▶ _Data segment_:
%%

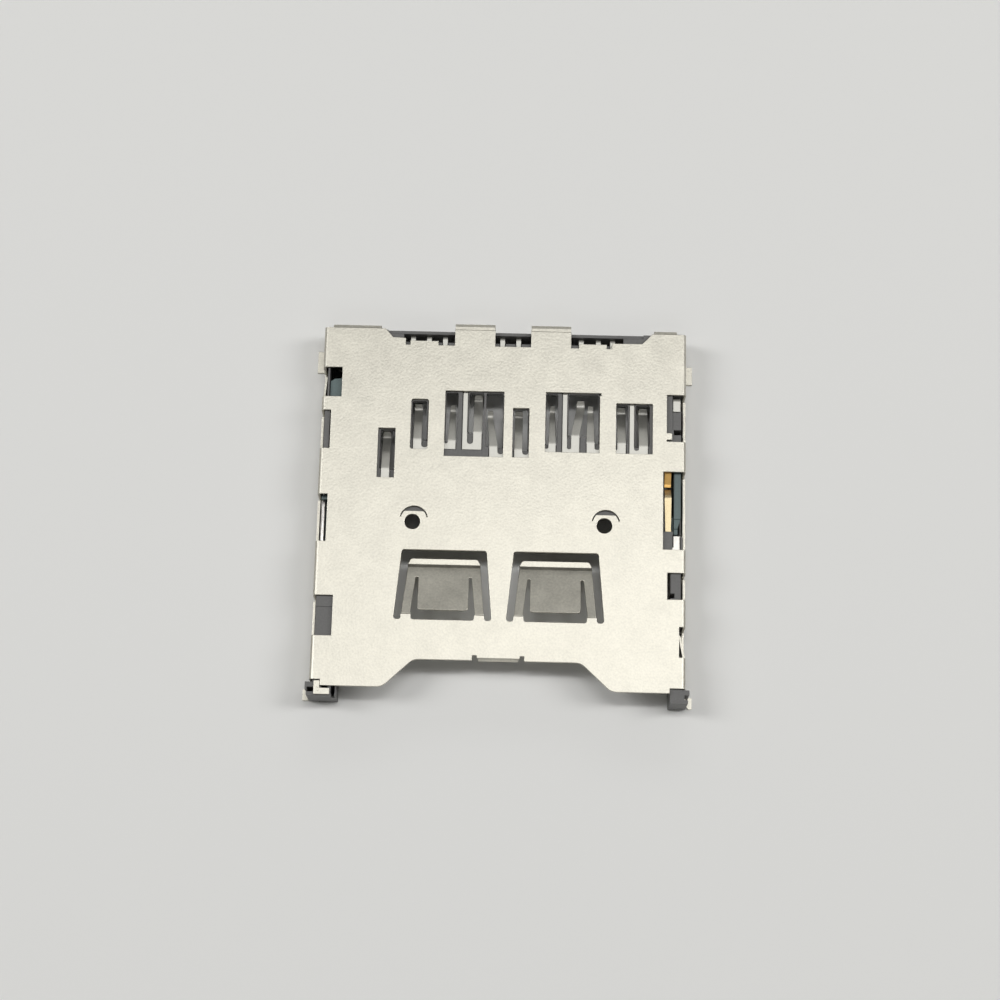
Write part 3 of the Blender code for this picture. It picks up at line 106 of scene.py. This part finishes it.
def makeCamera():
    tilt = math.radians(studio["tilt"])
    turn = Matrix.Rotation(math.radians(studio["turn"]), 3, "Z")
    x, y, z = studio["target"]
    away = studio["distance"]
    place = Vector((x, y - away * math.sin(tilt), z + away * math.cos(tilt)))
    camera = bpy.data.objects.new("photoCamera", bpy.data.cameras.new("photoCamera"))
    bpy.context.scene.collection.objects.link(camera)
    side = turn @ Vector((1, 0, 0))
    up = turn @ Vector((0, math.cos(tilt), math.sin(tilt)))
    back = side.cross(up)
    spot = (turn @ place + Vector((0, studio["shift"], 0))) * mm
    camera.matrix_world = Matrix((
        (side.x, up.x, back.x, spot.x),
        (side.y, up.y, back.y, spot.y),
        (side.z, up.z, back.z, spot.z),
        (0, 0, 0, 1),
    ))
    camera.data.sensor_width = studio["sensor"]
    camera.data.lens = studio["focal"] / 1000 * studio["sensor"]
    camera.data.clip_start = studio["nearest"]
    bpy.context.scene.camera = camera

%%

Exactly reproduce every line of the data above.

▶ _Response below_:
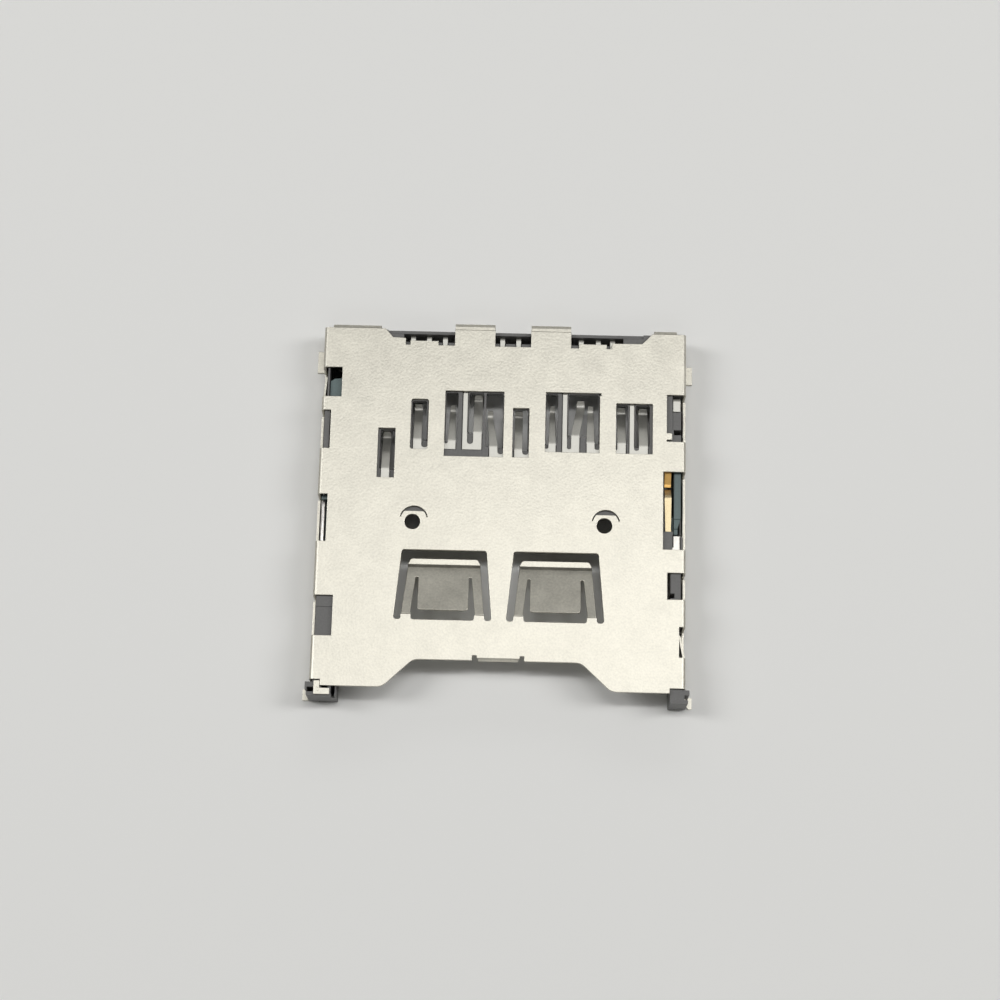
Write part 3 of the Blender code for this picture. It picks up at line 106 of scene.py. This part finishes it.
def makeCamera():
    tilt = math.radians(studio["tilt"])
    turn = Matrix.Rotation(math.radians(studio["turn"]), 3, "Z")
    x, y, z = studio["target"]
    away = studio["distance"]
    place = Vector((x, y - away * math.sin(tilt), z + away * math.cos(tilt)))
    camera = bpy.data.objects.new("photoCamera", bpy.data.cameras.new("photoCamera"))
    bpy.context.scene.collection.objects.link(camera)
    side = turn @ Vector((1, 0, 0))
    up = turn @ Vector((0, math.cos(tilt), math.sin(tilt)))
    back = side.cross(up)
    spot = (turn @ place + Vector((0, studio["shift"], 0))) * mm
    camera.matrix_world = Matrix((
        (side.x, up.x, back.x, spot.x),
        (side.y, up.y, back.y, spot.y),
        (side.z, up.z, back.z, spot.z),
        (0, 0, 0, 1),
    ))
    camera.data.sensor_width = studio["sensor"]
    camera.data.lens = studio["focal"] / 1000 * studio["sensor"]
    camera.data.clip_start = studio["nearest"]
    bpy.context.scene.camera = camera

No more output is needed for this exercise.